■ RECORD LIST:
--*--
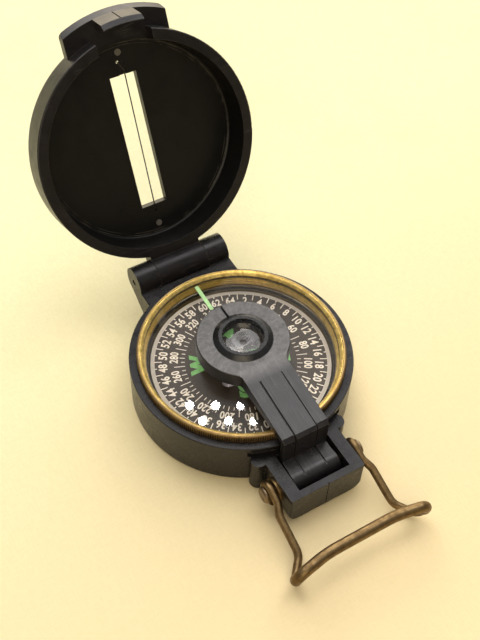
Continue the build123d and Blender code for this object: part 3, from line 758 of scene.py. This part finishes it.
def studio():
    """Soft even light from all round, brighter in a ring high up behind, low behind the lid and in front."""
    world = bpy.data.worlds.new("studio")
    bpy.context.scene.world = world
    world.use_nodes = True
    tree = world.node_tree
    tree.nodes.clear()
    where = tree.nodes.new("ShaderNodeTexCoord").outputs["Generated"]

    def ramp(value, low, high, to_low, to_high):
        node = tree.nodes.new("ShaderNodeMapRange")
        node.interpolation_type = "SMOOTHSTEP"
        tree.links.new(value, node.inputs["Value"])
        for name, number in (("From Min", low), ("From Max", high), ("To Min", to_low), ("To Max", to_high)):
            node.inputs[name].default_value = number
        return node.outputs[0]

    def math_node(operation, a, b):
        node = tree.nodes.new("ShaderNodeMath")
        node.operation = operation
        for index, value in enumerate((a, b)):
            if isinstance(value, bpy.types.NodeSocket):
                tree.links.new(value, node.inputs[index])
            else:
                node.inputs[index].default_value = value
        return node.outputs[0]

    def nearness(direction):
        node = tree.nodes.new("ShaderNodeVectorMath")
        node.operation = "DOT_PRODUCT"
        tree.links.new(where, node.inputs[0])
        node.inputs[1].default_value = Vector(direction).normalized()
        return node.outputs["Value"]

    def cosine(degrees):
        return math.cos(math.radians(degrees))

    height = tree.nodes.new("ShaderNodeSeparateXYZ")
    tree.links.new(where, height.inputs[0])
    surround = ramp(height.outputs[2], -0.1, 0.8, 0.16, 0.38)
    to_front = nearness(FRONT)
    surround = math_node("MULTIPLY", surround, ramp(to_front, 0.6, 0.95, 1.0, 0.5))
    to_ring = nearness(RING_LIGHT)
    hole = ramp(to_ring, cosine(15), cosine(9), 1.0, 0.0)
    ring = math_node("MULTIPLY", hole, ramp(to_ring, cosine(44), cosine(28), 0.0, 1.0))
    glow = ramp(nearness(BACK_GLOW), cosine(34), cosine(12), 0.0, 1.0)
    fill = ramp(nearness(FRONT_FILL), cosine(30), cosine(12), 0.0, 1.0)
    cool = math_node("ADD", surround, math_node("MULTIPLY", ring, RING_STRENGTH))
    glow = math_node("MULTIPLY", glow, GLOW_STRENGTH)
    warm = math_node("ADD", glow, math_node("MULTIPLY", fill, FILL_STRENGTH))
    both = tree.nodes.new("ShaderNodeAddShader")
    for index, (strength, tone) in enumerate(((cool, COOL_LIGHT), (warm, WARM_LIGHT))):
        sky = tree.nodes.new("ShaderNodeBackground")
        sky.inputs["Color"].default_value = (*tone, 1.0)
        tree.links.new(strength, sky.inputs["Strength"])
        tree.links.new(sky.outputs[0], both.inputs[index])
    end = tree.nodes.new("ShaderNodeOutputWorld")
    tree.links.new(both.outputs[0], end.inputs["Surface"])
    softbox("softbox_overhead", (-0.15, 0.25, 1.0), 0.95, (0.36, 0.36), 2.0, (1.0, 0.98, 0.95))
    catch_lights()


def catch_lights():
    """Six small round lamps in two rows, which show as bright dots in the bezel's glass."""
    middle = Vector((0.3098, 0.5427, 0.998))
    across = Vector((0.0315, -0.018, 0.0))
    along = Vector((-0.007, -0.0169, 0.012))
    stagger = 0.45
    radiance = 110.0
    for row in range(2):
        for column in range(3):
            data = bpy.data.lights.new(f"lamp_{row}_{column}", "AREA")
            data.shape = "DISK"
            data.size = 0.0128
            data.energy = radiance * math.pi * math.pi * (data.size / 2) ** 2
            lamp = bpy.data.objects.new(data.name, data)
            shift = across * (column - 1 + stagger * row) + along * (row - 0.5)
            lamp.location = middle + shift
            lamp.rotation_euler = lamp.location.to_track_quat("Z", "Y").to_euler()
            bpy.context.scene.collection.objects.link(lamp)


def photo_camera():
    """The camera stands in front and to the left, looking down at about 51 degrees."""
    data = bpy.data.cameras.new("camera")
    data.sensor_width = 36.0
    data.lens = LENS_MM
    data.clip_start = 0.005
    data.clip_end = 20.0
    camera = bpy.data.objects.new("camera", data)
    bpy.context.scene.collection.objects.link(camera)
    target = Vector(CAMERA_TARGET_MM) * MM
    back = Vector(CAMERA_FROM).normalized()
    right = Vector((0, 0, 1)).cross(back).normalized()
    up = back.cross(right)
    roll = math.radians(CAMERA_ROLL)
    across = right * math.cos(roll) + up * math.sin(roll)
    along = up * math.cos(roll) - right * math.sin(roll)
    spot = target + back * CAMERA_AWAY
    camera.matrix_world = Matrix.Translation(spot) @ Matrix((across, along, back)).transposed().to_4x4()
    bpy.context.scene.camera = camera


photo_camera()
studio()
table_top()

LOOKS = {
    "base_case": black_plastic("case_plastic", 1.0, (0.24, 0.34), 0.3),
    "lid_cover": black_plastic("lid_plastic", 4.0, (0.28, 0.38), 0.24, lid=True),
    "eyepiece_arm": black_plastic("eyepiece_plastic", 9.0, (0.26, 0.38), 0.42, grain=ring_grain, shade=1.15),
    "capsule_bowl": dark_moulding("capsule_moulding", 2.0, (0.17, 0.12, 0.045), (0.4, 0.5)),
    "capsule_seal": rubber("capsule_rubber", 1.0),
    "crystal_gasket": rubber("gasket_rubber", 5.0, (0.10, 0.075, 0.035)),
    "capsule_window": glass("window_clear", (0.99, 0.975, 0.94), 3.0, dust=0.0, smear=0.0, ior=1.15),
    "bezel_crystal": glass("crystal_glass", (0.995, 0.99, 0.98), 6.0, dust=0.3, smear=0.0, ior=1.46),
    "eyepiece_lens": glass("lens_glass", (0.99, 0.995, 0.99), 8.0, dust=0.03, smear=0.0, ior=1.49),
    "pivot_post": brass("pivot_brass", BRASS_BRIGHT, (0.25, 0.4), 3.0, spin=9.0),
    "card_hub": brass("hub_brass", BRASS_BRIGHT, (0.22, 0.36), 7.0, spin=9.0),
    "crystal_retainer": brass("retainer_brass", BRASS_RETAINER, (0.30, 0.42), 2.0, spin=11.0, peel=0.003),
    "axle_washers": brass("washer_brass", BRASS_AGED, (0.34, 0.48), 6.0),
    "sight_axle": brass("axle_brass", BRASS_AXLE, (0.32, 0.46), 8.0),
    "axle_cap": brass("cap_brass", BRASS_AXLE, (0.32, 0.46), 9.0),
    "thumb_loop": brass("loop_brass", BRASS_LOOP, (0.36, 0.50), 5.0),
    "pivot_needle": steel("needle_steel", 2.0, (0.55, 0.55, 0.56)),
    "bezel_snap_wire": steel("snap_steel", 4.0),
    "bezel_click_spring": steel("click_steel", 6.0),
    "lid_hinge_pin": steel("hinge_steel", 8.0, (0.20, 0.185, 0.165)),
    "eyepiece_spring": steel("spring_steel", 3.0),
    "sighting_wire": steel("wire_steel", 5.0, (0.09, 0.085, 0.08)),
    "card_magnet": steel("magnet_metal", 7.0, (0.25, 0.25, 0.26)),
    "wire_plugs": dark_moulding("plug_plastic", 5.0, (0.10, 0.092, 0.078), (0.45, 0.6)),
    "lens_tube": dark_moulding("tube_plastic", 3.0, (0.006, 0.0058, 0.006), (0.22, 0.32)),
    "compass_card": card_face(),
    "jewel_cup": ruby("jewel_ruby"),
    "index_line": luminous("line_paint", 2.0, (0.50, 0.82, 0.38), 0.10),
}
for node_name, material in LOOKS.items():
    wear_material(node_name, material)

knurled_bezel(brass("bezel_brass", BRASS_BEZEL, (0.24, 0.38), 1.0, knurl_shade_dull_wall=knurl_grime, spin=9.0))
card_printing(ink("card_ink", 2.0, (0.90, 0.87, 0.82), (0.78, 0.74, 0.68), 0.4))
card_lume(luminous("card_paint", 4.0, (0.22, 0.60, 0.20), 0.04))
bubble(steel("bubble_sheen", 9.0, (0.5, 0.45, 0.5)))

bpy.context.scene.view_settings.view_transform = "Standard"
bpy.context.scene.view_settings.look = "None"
--*--
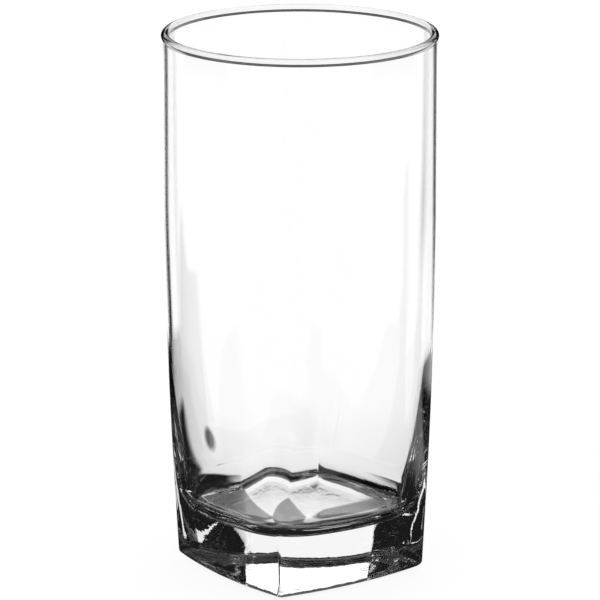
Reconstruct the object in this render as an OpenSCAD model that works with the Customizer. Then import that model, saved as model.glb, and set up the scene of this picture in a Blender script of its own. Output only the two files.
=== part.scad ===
--*--
■ INSTRUCTION: Quote only the lines running from the line that holds "Continue the build123d" to the line that holds "return math.cos(math.radians(degrees))", both ends included.

■ WORKED ANSWER:
Continue the build123d and Blender code for this object: part 3, from line 758 of scene.py. This part finishes it.
def studio():
    """Soft even light from all round, brighter in a ring high up behind, low behind the lid and in front."""
    world = bpy.data.worlds.new("studio")
    bpy.context.scene.world = world
    world.use_nodes = True
    tree = world.node_tree
    tree.nodes.clear()
    where = tree.nodes.new("ShaderNodeTexCoord").outputs["Generated"]

    def ramp(value, low, high, to_low, to_high):
        node = tree.nodes.new("ShaderNodeMapRange")
        node.interpolation_type = "SMOOTHSTEP"
        tree.links.new(value, node.inputs["Value"])
        for name, number in (("From Min", low), ("From Max", high), ("To Min", to_low), ("To Max", to_high)):
            node.inputs[name].default_value = number
        return node.outputs[0]

    def math_node(operation, a, b):
        node = tree.nodes.new("ShaderNodeMath")
        node.operation = operation
        for index, value in enumerate((a, b)):
            if isinstance(value, bpy.types.NodeSocket):
                tree.links.new(value, node.inputs[index])
            else:
                node.inputs[index].default_value = value
        return node.outputs[0]

    def nearness(direction):
        node = tree.nodes.new("ShaderNodeVectorMath")
        node.operation = "DOT_PRODUCT"
        tree.links.new(where, node.inputs[0])
        node.inputs[1].default_value = Vector(direction).normalized()
        return node.outputs["Value"]

    def cosine(degrees):
        return math.cos(math.radians(degrees))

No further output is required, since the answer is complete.